One of our problems in our society and our economy is that we can’t imagine anything other than “more” anymore. Communities of faith — churches, synagogues, mosques — are the last institutions in our society that posit some reason other than accumulation for existence. And that gives them potentially enormous power to do the work of the church, which is to be subversive, countercultural, contrary to the dominant currents of the world. And that’s beginning to happen. You can sense its power. The deepest power that we can summon to deal with this crisis is precisely the kind of power that comes from the solidarity in this room.

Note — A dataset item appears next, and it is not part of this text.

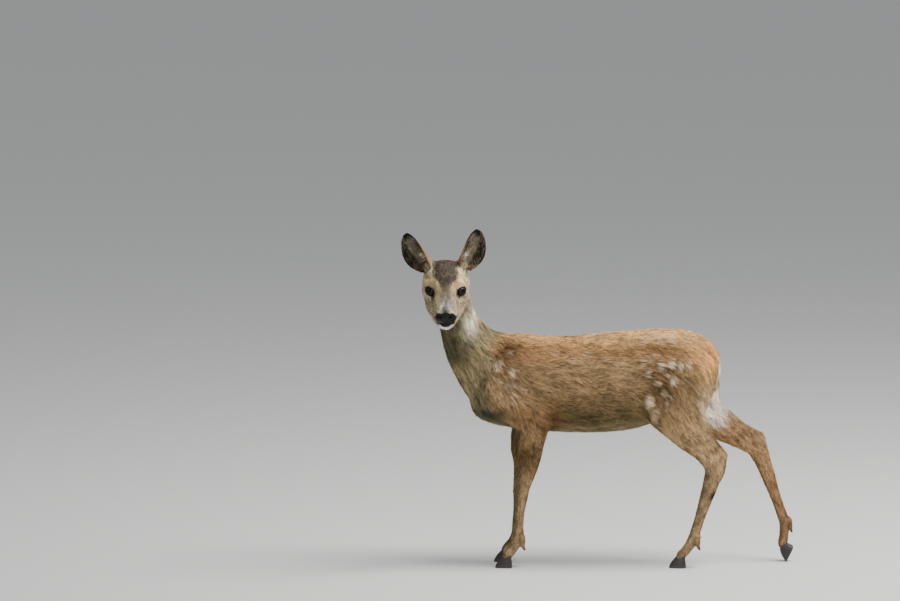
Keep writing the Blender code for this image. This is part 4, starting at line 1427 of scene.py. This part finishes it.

The greatest problem of the fossil fuel era on this planet is not that it’s destroying everything around us. The greatest problem is that cheap coal and gas and oil have allowed us to live in such independence of each other that we’ve largely forgotten what community means, what neighbor means. We don’t depend on each other for anything real anymore. And that’s why it’s so spectacular to see the return of such things like local food, relationships with farmers, and so on. The erosion of that community is a tragedy because community is what we were called to by God. That is the hallmark of our species from the start, this need to be with each other. It’s the greatest gift that we’ve been given and the one we’ve spurned in our culture most completely. We were built to cling to each other, and remembering that is our salvation in every way.